James Nolan, an associate professor of agricultural economics at the University of Saskatchewan, says Pershing could also be positioning itself to take advantage of Ottawa’s proposed dismantling of the Canadian Wheat Board’s monopoly over grain marketing. He says the move to a free market system could also signal the end of Ottawa’s caps on the total amount of revenue CN and CP are allowed to generate by hauling grains regulated by the wheat board. Grain accounted for about $1.1 billion of CP’s nearly $5 billion in 2010 sales, about half of which was regulated grains. Based on the U.S. market, Nolan predicted freight rate increases of anywhere from 25 to 50 per cent if the caps are ultimately removed. “That’s a chunk of change,” he says.

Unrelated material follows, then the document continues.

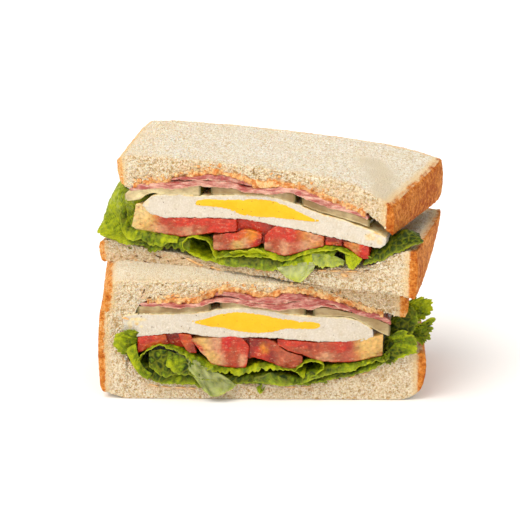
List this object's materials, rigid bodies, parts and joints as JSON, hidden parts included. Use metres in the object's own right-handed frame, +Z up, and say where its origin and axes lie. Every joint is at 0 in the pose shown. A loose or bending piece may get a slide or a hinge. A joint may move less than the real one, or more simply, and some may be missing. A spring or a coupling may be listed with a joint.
{
  "type": "blt sandwich",
  "caption": "Toast-bread sandwich with ham, pickle, fried egg, tomato and lettuce, cut in two and stacked with the cut faces to the front.",
  "frame": {"origin": "middle of the stack's bounding box, at its bottom", "axes": "+Z up, -Y towards the viewer of the cut faces, +X along the lower half's cut, to the viewer's right"},
  "size_m": [0.1284, 0.0902, 0.0883],
  "materials": {
    "bread": "soft white crumb with a thin golden-brown crust",
    "ham": "moist pink ham",
    "pickle": "wet, translucent olive",
    "egg_white": "smooth, slightly moist",
    "egg_yolk": "set yellow yolk, matt",
    "tomato": "wet red flesh",
    "lettuce": "crisp, thin, semi-gloss leaf"
  },
  "bodies": {
    "root": {"lower_bread_bottom": "bread", "lower_bread_top": "bread", "lower_ham_1": "ham", "lower_ham_2": "ham", "lower_pickle_1": "pickle", "lower_pickle_2": "pickle", "lower_pickle_3": "pickle", "lower_egg_white": "egg_white", "lower_egg_yolk": "egg_yolk", "lower_tomato_1": "tomato", "lower_tomato_2": "tomato", "lower_tomato_3": "tomato", "lower_tomato_4": "tomato", "lower_tomato_5": "tomato", "lower_lettuce_1": "lettuce", "lower_lettuce_2": "lettuce", "lower_lettuce_3": "lettuce", "lower_lettuce_4": "lettuce", "upper_bread_bottom": "bread", "upper_bread_top": "bread", "upper_ham_1": "ham", "upper_ham_2": "ham", "upper_pickle_1": "pickle", "upper_pickle_2": "pickle", "upper_pickle_3": "pickle", "upper_egg_white": "egg_white", "upper_egg_yolk": "egg_yolk", "upper_tomato_1": "tomato", "upper_tomato_2": "tomato", "upper_tomato_3": "tomato", "upper_tomato_4": "tomato", "upper_tomato_5": "tomato", "upper_lettuce_1": "lettuce", "upper_lettuce_2": "lettuce", "upper_lettuce_3": "lettuce", "upper_lettuce_4": "lettuce", "upper_lettuce_end": "lettuce"}
  },
  "joints": []
}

From his perspective at track level, Brehl says there are lots of things CP could do better in the meantime. He points, for example, at CP’s inability to cope with last season’s winter storms, which left tracks impassible, train yards buried and crews unable to reach trains. Green called the conditions “extraordinary” and an “anomaly,” although several observers noted that CN, which also operates in Western Canada, didn’t suffer nearly as much. Brehl says he believes CP’s top brass effectively got caught trying to run the railroad too lean at a time when customer demand was ramping up, thanks to a recovering economy. “Canadian Pacific was founded in 1881,” says Brehl, noting that CP is planning to hire additional staff this year and bring on line extra locomotives and snowplows. “That’s a helluva lot of winters to handle.”